Is the description appropriately sized, front-loaded, and free of redundancy?

The description is a single, efficient sentence with no wasted words. It's appropriately sized for the tool's complexity and front-loads the core purpose immediately.

Shorter descriptions cost fewer tokens and are easier for agents to parse. Every sentence should earn its place.

Completeness2/5

Given the tool's complexity, does the description cover enough for an agent to succeed on first attempt?

Given the tool's mutation nature, lack of annotations, 0% schema coverage, and no output schema, the description is incomplete. It doesn't address permissions, error conditions, return values, or parameter details, leaving critical gaps for an agent to use it correctly.

Complex tools with many parameters or behaviors need more documentation. Simple tools need less. This dimension scales expectations accordingly.

Parameters2/5

Does the description clarify parameter syntax, constraints, interactions, or defaults beyond what the schema provides?

Schema description coverage is 0%, so the description must compensate by explaining parameters. It doesn't mention any of the three required parameters (channelId, messageId, emoji), their formats, or examples. This leaves the agent guessing about input requirements.

Input schemas describe structure but not intent. Descriptions should explain non-obvious parameter relationships and valid value ranges.

Purpose4/5

Does the description clearly state what the tool does and how it differs from similar tools?

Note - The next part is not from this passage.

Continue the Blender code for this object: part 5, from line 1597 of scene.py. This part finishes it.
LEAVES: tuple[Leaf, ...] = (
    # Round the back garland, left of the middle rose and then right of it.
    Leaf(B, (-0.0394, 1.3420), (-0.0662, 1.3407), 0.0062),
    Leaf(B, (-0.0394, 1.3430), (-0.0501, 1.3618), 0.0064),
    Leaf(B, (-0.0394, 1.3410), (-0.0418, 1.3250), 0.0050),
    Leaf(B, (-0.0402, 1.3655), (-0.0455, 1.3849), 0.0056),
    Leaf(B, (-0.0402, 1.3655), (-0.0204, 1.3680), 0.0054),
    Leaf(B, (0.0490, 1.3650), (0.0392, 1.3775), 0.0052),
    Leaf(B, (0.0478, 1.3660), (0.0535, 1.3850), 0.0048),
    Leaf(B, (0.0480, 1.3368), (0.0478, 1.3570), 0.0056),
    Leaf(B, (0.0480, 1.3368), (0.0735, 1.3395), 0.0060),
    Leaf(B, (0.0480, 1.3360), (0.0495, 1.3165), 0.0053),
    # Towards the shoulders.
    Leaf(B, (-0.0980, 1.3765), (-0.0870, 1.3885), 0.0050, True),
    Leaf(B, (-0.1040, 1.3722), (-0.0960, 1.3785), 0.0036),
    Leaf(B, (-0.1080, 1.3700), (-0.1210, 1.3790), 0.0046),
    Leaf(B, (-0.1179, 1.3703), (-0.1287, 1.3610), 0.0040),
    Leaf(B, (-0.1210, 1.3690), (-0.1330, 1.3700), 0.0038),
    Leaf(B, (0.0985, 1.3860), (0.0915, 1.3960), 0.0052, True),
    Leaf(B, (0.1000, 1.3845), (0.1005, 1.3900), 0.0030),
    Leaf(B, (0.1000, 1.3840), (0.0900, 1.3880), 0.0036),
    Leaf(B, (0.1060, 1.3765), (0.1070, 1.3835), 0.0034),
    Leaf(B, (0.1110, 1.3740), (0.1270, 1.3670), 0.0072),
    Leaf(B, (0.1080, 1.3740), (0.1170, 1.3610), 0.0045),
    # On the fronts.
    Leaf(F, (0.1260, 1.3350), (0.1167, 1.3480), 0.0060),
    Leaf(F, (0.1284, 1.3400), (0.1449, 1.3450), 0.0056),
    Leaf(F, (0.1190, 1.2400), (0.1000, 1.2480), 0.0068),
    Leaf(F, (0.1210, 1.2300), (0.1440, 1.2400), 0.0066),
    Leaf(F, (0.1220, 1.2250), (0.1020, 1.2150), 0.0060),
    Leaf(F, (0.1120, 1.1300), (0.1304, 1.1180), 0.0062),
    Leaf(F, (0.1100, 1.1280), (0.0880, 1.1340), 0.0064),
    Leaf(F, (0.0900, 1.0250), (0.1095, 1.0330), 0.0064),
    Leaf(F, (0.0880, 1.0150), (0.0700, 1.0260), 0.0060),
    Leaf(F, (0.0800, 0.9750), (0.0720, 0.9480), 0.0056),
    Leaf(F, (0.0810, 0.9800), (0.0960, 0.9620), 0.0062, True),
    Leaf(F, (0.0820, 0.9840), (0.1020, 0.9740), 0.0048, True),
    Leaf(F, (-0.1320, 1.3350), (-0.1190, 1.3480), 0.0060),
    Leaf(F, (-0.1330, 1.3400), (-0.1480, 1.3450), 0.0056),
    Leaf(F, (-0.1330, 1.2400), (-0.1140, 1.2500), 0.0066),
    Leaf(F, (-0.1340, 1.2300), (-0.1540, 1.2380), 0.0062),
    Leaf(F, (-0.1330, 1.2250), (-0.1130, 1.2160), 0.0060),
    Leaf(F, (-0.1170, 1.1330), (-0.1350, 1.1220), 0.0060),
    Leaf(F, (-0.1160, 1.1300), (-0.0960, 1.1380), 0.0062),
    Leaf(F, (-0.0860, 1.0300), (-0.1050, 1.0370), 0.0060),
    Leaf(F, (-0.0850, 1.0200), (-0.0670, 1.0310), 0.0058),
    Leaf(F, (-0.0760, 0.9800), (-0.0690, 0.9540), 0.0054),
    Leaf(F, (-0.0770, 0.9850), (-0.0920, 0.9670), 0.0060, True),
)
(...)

The description clearly states the action ('Adds an emoji reaction') and the target ('to a specific Discord message'), which is specific and unambiguous. However, it doesn't explicitly differentiate from its sibling tool 'discord_remove_reaction' or 'discord_add_multiple_reactions', which would be needed for a perfect score.

Agents choose between tools based on descriptions. A clear purpose with a specific verb and resource helps agents select the right tool.

Usage Guidelines2/5

Does the description explain when to use this tool, when not to, or what alternatives exist?

The description provides no guidance on when to use this tool versus alternatives like 'discord_add_multiple_reactions' for multiple emojis or 'discord_remove_reaction' for removal. It also doesn't mention prerequisites such as needing proper permissions or message visibility.

Agents often have multiple tools that could apply. Explicit usage guidance like "use X instead of Y when Z" prevents misuse.